Short problem =>
Every line from the one with "for (const [name, from, to]" to the one with "GLUE = 0.05", including those two, is to be copied exactly; all other lines of the entries below are left out.

Data for this task =>
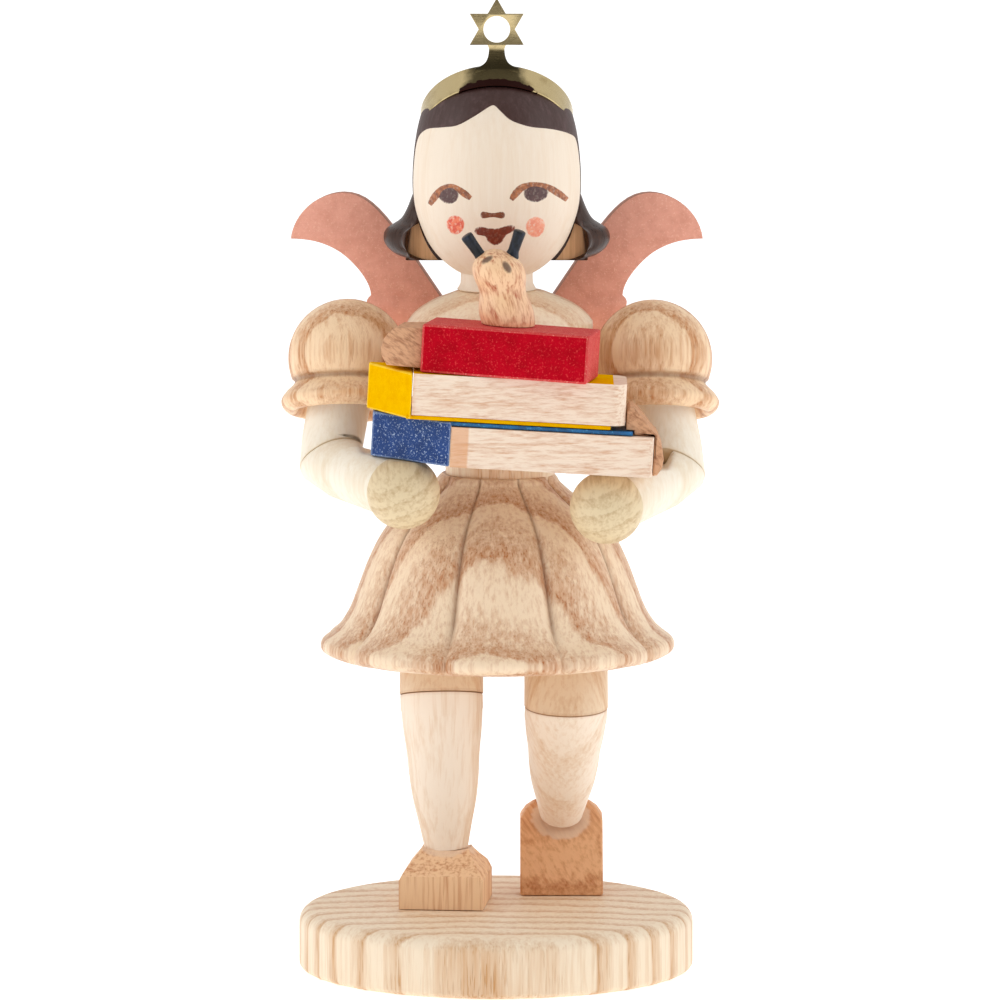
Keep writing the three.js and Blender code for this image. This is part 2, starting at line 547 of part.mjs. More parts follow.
// A page block with its right-hand edges rounded.
const rounded = (x0, x1, y0, y1, r) => [[x0, y0], [x1 - r, y0], [x1 - 0.3 * r, y0 + 0.3 * r], [x1, y0 + r],
  [x1, y1 - r], [x1 - 0.3 * r, y1 - 0.3 * r], [x1 - r, y1], [x0, y1]];
// The painted spine end of a book: a skewed block with a thin board whose underside is at boardLow.
function cover(book, boardLow) {
  const spine = [[book.corner, 0], [book.corner, BOOK_D], [book.x0, BOOK_D], [book.x0, book.skew]];
  const board = rect(book.corner - 0.5, book.boardEnd, 0.25, BOOK_D);
  return onStack(prism(spine, book.z0, book.z1)).add(onStack(prism(board, boardLow, boardLow + BOARD_T)));
}
piece("book_blue_cover", cover(BLUE, BLUE.z1 - BOARD_T), wood(0x32558c, 0.45));
const bluePages = rect(BLUE.corner + GLUE, BLUE.x1, 0, BOOK_D);
piece("book_blue_pages", onStack(prism(bluePages, BLUE.z0, BLUE.z1 - BOARD_T - GLUE)), PAGES);
piece("book_yellow_cover", cover(YELLOW, YELLOW.z0), wood(0xfac800, 0.45));
const yellowPages = rounded(YELLOW.corner + GLUE, YELLOW.x1, 0, BOOK_D, YELLOW_CORNER_R);
piece("book_yellow_pages", onStack(prism(yellowPages, YELLOW.z0 + BOARD_T + GLUE, YELLOW.z1)), PAGES);
const redBlock = prism(rect(RED.x0, RED.x1, 0, RED.d), RED.z0, RED.z1);
piece("book_red_cover", onStack(redYaw(redBlock)), wood(0xbe0523, 0.45));
const foreEdge = plate(FORE_EDGE.map(([x, z]) => [x + RED.x0, z]), ...FORE_EDGE_Y);
piece("book_red_pages", onStack(redYaw(foreEdge)), END_GRAIN);
piece("book_end_block", onStack(plate(END_REST, ...END_REST_Y)), END_GRAIN);

// ---- bookworm ----
const wormShape = turned([...WORM_PROFILE, [WORM_H, 0.3]], 18);
const bent = wormShape.getAttribute("position");
for (let i = 0; i < bent.count; i++) {
  bent.setX(i, bent.getX(i) + WORM_LEAN * (bent.getZ(i) / WORM_H - WORM_PIVOT));
}
wormShape.translate(WORM_FOOT.x, WORM_FOOT.y, WORM_FOOT.z);
const onRed = STACK_ORIGIN.clone().addScaledVector(stackUp, RED.z1 + GLUE);
let worm = solid(wormShape).subtract(halfSpace(onRed, stackUp.clone().negate()));
for (const [, from, to] of FEELERS) {
  const along = to.clone().sub(from).normalize();
  worm = worm.subtract(rod(from.clone().addScaledVector(along, -GLUE), to, FEELER_R + GLUE, 12));
}
piece("worm_body", worm, wood(0xf0be96, 0.5));
for (const [name, from, to] of FEELERS) piece(name, rod(from, to, FEELER_R, 12), wood(0x1e2332, 0.3));

export default group;
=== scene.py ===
"""Looks of a turned and carved wooden angel who carries three books with a bookworm on top.

Shapes are worked out in millimetres in the frame's axes and become metres when a piece is made.
The figure faces -Y; "_r" is its own right hand side (-X), "_l" its left (+X).
"""
import math

import bmesh
import bpy
from mathutils import Matrix, Vector


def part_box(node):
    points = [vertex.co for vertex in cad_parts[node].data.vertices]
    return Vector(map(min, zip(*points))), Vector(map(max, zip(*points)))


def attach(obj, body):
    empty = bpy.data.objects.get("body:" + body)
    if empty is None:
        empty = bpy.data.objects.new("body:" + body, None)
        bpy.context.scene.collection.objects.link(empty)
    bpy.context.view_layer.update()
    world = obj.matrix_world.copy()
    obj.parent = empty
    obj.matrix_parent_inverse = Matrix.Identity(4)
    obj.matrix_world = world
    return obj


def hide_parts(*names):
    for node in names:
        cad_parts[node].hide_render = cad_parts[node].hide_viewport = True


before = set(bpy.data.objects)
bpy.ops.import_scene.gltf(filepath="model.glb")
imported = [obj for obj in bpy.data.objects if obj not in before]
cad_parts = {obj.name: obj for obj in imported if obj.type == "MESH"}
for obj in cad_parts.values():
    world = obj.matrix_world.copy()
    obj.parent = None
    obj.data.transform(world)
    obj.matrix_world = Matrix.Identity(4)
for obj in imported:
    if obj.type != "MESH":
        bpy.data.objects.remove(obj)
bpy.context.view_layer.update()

MM = 0.001
UP = Vector((0, 0, 1))
FINE = 128  # points round a large turned piece
SMALL = 72  # points round a small one
GLUE = 0.05  # gap left for glue between neighbours

# ---- camera and light ----
CAMERA_DISTANCE = 650.0
CAMERA_ELEVATION = 7.3
CAMERA_AIM = Vector((0.27, 0.0, 32.0))
CAMERA_LENS = 344.9
CAMERA_SENSOR = 36.0
FRONT_WALL = 0.32
SIDE_WALL = 0.85


# ---- small geometry tools ----
def box_mm(node):
    lo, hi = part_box(node)
    return lo / MM, hi / MM


def middle(node):
    lo, hi = box_mm(node)
    return (lo + hi) / 2


def flow(points, per=6):
    """A smooth line through points of any dimension (Catmull-Rom)."""
    line = []
    for i in range(len(points) - 1):
        p0 = points[max(i - 1, 0)]
        p1, p2 = points[i], points[i + 1]
        p3 = points[min(i + 2, len(points) - 1)]
        for k in range(per):
            t = k / per
            line.append(tuple(
                0.5 * (2 * b + (c - a) * t + (2 * a - 5 * b + 4 * c - d) * t * t
                       + (3 * b - a - 3 * c + d) * t ** 3)
                for a, b, c, d in zip(p0, p1, p2, p3)
            ))
    line.append(tuple(points[-1]))
    return line


def arc(centre_h, centre_r, radius, start, end, steps=6):
    """Profile points (height, radius) round part of a circle; 0 degrees points outwards, 90 up."""
    points = []
    for i in range(steps + 1):
        a = math.radians(start + (end - start) * i / steps)
        points.append((centre_h + radius * math.sin(a), centre_r + radius * math.cos(a)))
    return points


def between(table, at):
    """Straight-line reading of a table of (place, value) pairs in rising order."""
    for (a, va), (b, vb) in zip(table, table[1:]):
        if at <= b:
            return va + (vb - va) * max(0.0, at - a) / (b - a)
    return table[-1][1]


def smoothstep(low, high, x):
    t = min(1.0, max(0.0, (x - low) / (high - low)))
    return t * t * (3 - 2 * t)


def basis(axis):
    """Two unit vectors square to an axis and to each other."""
    helper = Vector((0, 1, 0)) if abs(axis.y) < 0.9 else Vector((1, 0, 0))
    side = helper.cross(axis).normalized()
    return side, axis.cross(side).normalized()


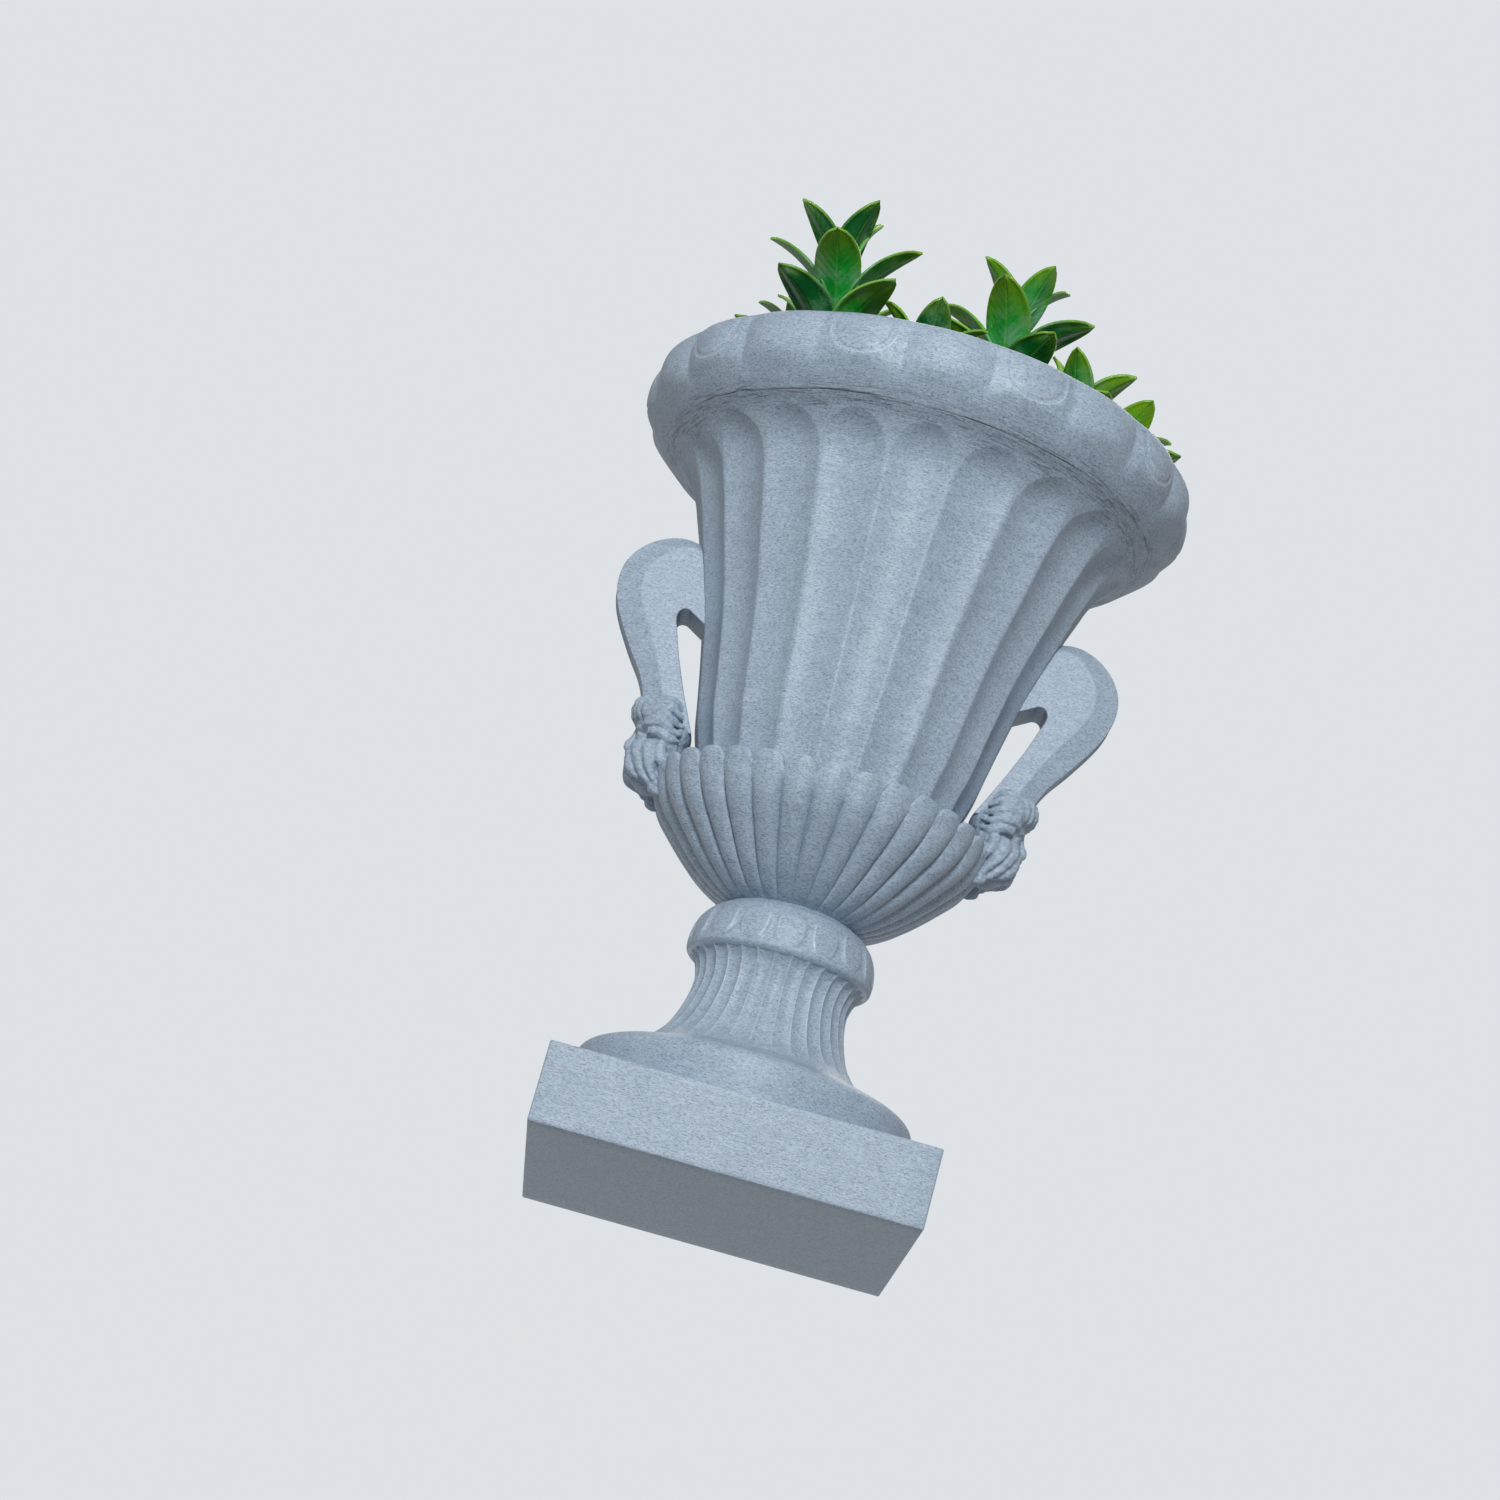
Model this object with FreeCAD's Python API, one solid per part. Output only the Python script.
import FreeCAD, Part
import math
import os

Vector = FreeCAD.Vector
os.makedirs("parts", exist_ok=True)

# A footed garden urn on a square plinth, with two side handles that spring from bearded masks,
# planted with artificial leafy sprigs. Origin: middle of the plinth's underside, +Z up, handles on X.

# Fits, in mm
glue_gap = 0.15
loose_gap = 0.3
overrun = 1.0

# Plinth
plinth_width = 105.0
plinth_height = 22.0
plinth_edge = 0.7
plinth_socket_radius = 36.0
plinth_socket_depth = 5.0

# Foot, a plain round moulding between plinth and stem
foot_radius = 46.8
foot_base_radius = 46.0
foot_height = 17.0
foot_socket_radius = 15.0
foot_socket_depth = 9.0

# Stem, fluted, with its waist near the top
stem_base_radius = 31.5
stem_waist_radius = 21.7
stem_top_radius = 23.4
stem_height = 30.0
stem_flute_depth = 0.6
stem_socket_radius = 11.0
stem_socket_depth = 9.0
reed_count = 32

# Collar, an egg moulding that narrows to a neck
collar_radius = 26.3
collar_height = 15.0
collar_lip = 1.2
collar_lobe_depth = 0.5
neck_radius = 18.4
neck_pin_radius = 9.0
neck_pin_length = 8.0

# Cup, a bowl of convex lobes that holds the body
cup_radius = 47.5
cup_height = 33.0
cup_lobe_depth = 2.9
cup_seat_height = 28.0
cup_bore_radius = 38.0

# Body, a flaring fluted bowl
body_base_radius = 36.2
body_top_radius = 71.7
body_height = 101.0
body_wall = 2.4
body_floor = 6.0
body_spigot_radius = 33.0
body_spigot_length = 8.0
flute_depth = 2.6
flute_count = 20
arch_height = 16.0
band_height = 3.2

# Rim, a cone under a ring of twenty lobes
rim_cone_radius = 78.2
rim_cone_height = 6.8
rim_lobe_radius = 80.2
rim_height = 22.3
rim_lobe_depth = 1.7
lip_radius = 74.2
lip_width = 2.6
tongue_width = 2.0
tongue_height = 2.4
tongue_inset = 1.6

# Handles
handle_reach = 27.0
handle_rise = 53.0
handle_width = 14.0
handle_crest_width = 8.0
handle_tenon_width = 8.0
handle_tenon_height = 6.0
handle_tenon_depth = 1.4
handle_foot_tenon = 5.0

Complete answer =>
for (const [name, from, to] of FEELERS) piece(name, rod(from, to, FEELER_R, 12), wood(0x1e2332, 0.3));

export default group;
=== scene.py ===
"""Looks of a turned and carved wooden angel who carries three books with a bookworm on top.

Shapes are worked out in millimetres in the frame's axes and become metres when a piece is made.
The figure faces -Y; "_r" is its own right hand side (-X), "_l" its left (+X).
"""
import math

import bmesh
import bpy
from mathutils import Matrix, Vector


def part_box(node):
    points = [vertex.co for vertex in cad_parts[node].data.vertices]
    return Vector(map(min, zip(*points))), Vector(map(max, zip(*points)))


def attach(obj, body):
    empty = bpy.data.objects.get("body:" + body)
    if empty is None:
        empty = bpy.data.objects.new("body:" + body, None)
        bpy.context.scene.collection.objects.link(empty)
    bpy.context.view_layer.update()
    world = obj.matrix_world.copy()
    obj.parent = empty
    obj.matrix_parent_inverse = Matrix.Identity(4)
    obj.matrix_world = world
    return obj


def hide_parts(*names):
    for node in names:
        cad_parts[node].hide_render = cad_parts[node].hide_viewport = True


before = set(bpy.data.objects)
bpy.ops.import_scene.gltf(filepath="model.glb")
imported = [obj for obj in bpy.data.objects if obj not in before]
cad_parts = {obj.name: obj for obj in imported if obj.type == "MESH"}
for obj in cad_parts.values():
    world = obj.matrix_world.copy()
    obj.parent = None
    obj.data.transform(world)
    obj.matrix_world = Matrix.Identity(4)
for obj in imported:
    if obj.type != "MESH":
        bpy.data.objects.remove(obj)
bpy.context.view_layer.update()

MM = 0.001
UP = Vector((0, 0, 1))
FINE = 128  # points round a large turned piece
SMALL = 72  # points round a small one
GLUE = 0.05  # gap left for glue between neighbours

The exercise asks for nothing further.